Celgene Corporation (CELG) — On Oct.15, I began coverage of a group of stocks I considered to be some of the most undervalued companies for both traders and long-term investors. Celgene was first on my list, trading at $84.67, due to its outstanding management and product development.
The biopharmaceutical company develops small-molecule drugs for the treatment of blood-borne and solid-tumor cancers and immune-inflammatory related diseases.
On Oct. 23, S&P Capital IQ reiterated its “strong buy” rating and raised its 2014 earnings per share (EPS) estimate by $0.05 to $3.69, up from $2.98 in 2013. Its analysts estimate 2015 earnings of $4.36 per share. They also raised their 12-month price target by $18 to $122.
I, too, reiterate my “buy” on CELG stock; however, I would not attempt to chase it at the current price. Shares have jumped more than 25% since my last review, and there is a strong possibility of a better buying opportunity on a pullback.

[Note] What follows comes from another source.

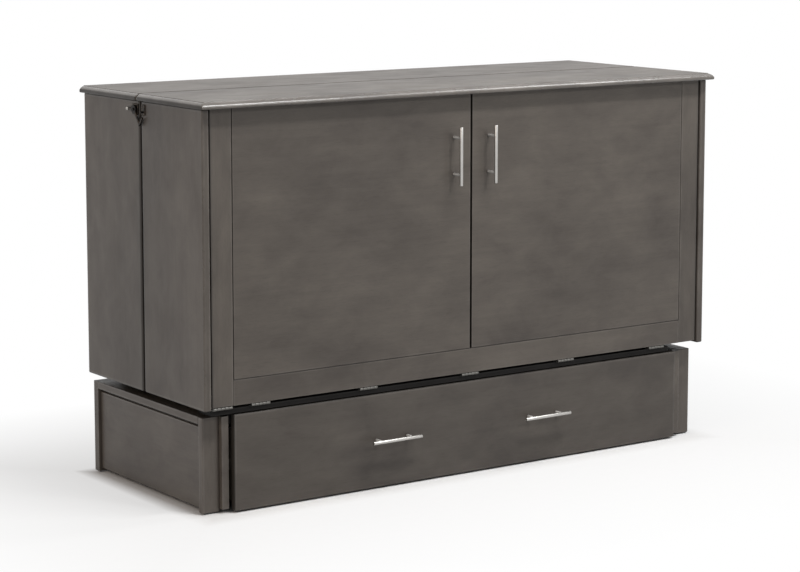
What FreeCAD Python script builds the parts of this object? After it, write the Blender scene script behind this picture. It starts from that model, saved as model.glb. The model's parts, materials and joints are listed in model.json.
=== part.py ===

When the stock reversed up from its 200-day moving average at about $83 in just six sessions in mid-October, it also pierced its 50-day moving average at $95 and resistance at $96. But on Friday, it barely advanced, up just 0.1%, while the Dow Jones Industrial Average had another strong triple-digit gain. MACD is now very overbought, and the price action is extended.
I believe traders will get the chance to buy CELG stock under $100. My trading target is $115 to $120, and my longer-term objective is a run to over $125.